**Objective:** Quote the lines that run from the line containing "Model this object" down to the line containing "bay is at -X.". Include both of those lines, reproduce each exactly, and omit everything else.

**Given records:**

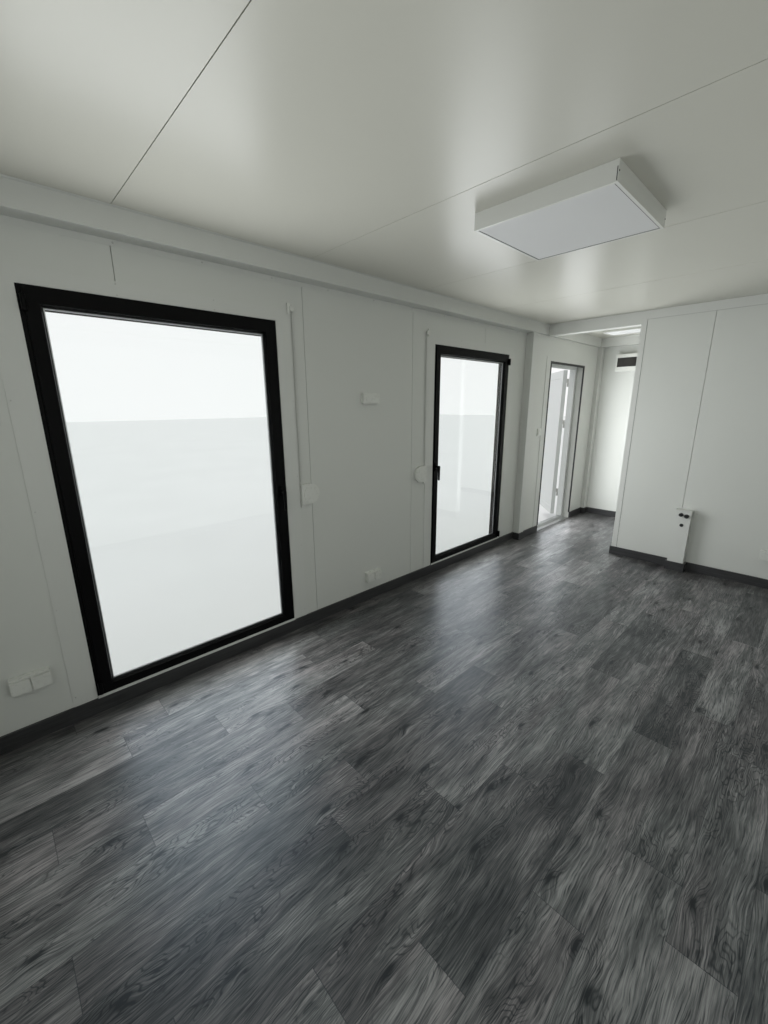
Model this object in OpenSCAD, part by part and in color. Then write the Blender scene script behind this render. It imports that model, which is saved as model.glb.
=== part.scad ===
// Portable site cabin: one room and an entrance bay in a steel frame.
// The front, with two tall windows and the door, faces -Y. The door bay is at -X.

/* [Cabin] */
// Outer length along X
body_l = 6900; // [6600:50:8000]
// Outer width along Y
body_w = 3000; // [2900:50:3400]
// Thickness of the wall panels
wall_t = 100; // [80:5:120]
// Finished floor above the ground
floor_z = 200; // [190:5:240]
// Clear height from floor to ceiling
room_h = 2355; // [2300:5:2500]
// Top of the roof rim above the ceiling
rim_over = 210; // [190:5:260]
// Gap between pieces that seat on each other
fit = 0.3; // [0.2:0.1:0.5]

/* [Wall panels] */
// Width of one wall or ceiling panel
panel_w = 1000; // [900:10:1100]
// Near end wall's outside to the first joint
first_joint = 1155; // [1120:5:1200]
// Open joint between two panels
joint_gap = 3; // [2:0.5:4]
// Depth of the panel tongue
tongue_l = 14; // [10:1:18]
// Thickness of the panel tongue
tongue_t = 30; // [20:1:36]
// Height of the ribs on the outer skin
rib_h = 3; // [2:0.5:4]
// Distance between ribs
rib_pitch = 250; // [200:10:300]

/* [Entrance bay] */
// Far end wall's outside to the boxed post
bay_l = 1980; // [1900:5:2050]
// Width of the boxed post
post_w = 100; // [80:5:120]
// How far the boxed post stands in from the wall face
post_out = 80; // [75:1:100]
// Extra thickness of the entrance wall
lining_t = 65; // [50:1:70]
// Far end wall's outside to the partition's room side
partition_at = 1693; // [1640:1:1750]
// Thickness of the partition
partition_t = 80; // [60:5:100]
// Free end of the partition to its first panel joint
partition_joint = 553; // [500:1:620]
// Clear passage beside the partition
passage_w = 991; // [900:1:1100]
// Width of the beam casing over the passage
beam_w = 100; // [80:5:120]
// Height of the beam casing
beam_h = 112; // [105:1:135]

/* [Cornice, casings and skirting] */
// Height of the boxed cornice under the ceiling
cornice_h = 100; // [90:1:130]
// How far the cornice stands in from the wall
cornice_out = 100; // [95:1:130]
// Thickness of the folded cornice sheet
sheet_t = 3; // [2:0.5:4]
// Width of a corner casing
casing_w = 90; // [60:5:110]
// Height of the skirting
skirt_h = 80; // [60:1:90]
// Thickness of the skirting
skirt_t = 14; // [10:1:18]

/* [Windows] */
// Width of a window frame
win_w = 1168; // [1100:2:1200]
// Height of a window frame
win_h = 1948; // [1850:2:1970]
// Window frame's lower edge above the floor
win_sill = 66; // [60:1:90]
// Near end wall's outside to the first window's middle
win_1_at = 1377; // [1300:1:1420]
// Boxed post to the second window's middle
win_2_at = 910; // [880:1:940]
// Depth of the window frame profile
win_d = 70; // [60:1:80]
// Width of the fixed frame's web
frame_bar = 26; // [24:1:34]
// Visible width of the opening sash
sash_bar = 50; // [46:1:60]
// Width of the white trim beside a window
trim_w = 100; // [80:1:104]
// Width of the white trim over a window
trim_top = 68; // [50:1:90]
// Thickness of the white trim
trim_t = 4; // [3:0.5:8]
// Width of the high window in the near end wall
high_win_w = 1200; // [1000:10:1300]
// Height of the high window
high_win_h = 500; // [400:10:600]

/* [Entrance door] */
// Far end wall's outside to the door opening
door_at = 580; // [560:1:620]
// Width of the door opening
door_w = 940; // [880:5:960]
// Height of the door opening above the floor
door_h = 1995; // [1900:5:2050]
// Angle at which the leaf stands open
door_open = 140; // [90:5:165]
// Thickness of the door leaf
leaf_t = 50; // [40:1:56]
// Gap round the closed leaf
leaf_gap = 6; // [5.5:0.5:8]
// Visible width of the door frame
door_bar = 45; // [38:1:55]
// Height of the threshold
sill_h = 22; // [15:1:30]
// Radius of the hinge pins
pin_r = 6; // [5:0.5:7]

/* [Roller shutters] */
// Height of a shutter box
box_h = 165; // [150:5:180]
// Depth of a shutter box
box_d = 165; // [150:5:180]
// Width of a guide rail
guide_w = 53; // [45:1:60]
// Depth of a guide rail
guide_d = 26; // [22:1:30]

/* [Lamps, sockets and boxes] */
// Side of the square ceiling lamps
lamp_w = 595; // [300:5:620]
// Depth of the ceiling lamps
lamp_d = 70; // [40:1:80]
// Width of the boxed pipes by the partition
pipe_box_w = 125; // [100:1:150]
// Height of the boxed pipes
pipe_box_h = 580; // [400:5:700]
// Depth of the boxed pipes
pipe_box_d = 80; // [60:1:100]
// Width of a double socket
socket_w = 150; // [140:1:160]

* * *

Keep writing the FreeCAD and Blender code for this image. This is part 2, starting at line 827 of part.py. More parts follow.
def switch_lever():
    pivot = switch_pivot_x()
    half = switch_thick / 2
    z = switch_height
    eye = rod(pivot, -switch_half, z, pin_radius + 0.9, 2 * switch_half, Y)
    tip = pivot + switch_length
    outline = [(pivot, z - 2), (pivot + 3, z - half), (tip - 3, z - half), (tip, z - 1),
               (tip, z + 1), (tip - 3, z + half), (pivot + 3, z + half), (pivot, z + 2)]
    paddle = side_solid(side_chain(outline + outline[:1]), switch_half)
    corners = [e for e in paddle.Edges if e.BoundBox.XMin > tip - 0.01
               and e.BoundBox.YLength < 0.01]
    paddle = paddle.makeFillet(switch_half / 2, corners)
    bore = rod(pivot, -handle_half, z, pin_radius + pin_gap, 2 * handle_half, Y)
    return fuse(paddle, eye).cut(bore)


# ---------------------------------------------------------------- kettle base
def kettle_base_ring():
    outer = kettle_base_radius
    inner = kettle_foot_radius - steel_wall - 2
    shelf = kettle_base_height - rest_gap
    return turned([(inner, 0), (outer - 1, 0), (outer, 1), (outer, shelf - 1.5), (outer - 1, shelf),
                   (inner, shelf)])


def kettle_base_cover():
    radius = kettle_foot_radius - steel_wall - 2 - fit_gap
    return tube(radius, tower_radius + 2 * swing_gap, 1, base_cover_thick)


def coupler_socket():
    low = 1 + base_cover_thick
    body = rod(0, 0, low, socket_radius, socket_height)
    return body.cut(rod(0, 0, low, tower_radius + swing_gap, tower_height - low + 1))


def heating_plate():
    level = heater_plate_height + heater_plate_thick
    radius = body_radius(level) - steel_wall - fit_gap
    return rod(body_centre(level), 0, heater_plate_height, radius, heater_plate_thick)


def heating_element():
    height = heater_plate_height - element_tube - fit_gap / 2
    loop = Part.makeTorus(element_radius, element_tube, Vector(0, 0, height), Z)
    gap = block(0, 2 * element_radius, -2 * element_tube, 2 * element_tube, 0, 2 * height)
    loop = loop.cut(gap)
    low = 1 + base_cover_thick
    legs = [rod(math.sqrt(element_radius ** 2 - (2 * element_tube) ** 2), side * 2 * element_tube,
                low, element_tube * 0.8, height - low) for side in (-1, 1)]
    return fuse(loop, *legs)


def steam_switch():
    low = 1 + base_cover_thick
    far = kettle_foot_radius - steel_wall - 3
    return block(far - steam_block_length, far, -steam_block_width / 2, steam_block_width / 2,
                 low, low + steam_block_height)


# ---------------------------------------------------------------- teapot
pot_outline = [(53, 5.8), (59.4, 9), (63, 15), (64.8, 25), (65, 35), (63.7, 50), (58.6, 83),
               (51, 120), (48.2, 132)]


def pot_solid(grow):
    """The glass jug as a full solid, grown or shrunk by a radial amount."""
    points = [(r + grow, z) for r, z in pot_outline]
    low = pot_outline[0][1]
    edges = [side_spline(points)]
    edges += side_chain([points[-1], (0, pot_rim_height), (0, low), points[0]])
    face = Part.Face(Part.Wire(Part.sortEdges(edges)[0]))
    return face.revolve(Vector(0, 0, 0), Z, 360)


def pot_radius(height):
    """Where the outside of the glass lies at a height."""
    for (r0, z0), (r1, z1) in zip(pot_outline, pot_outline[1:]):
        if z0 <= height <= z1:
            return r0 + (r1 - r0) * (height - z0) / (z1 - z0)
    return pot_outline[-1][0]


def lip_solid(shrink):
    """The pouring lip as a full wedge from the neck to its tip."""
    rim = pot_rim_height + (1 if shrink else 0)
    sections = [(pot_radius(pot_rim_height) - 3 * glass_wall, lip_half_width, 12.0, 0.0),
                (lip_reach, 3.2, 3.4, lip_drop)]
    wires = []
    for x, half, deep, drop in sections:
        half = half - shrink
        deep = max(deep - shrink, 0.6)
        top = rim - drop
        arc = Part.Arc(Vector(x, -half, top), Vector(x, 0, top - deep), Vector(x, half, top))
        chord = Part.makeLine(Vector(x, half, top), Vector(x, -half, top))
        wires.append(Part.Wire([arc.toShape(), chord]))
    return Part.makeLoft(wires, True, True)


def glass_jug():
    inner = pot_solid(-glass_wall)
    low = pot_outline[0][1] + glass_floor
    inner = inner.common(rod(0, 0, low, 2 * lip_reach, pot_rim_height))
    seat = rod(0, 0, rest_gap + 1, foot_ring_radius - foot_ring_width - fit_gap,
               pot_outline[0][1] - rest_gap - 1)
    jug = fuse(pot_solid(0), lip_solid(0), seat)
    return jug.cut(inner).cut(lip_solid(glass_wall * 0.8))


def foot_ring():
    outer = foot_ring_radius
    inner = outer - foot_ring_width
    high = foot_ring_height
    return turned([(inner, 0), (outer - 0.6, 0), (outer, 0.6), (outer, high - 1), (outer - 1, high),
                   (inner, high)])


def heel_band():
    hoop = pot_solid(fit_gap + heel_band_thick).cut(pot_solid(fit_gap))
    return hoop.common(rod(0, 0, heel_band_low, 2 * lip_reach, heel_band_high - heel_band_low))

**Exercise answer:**
Model this object in OpenSCAD, part by part and in color. Then write the Blender scene script behind this render. It imports that model, which is saved as model.glb.
=== part.scad ===
// Portable site cabin: one room and an entrance bay in a steel frame.
// The front, with two tall windows and the door, faces -Y. The door bay is at -X.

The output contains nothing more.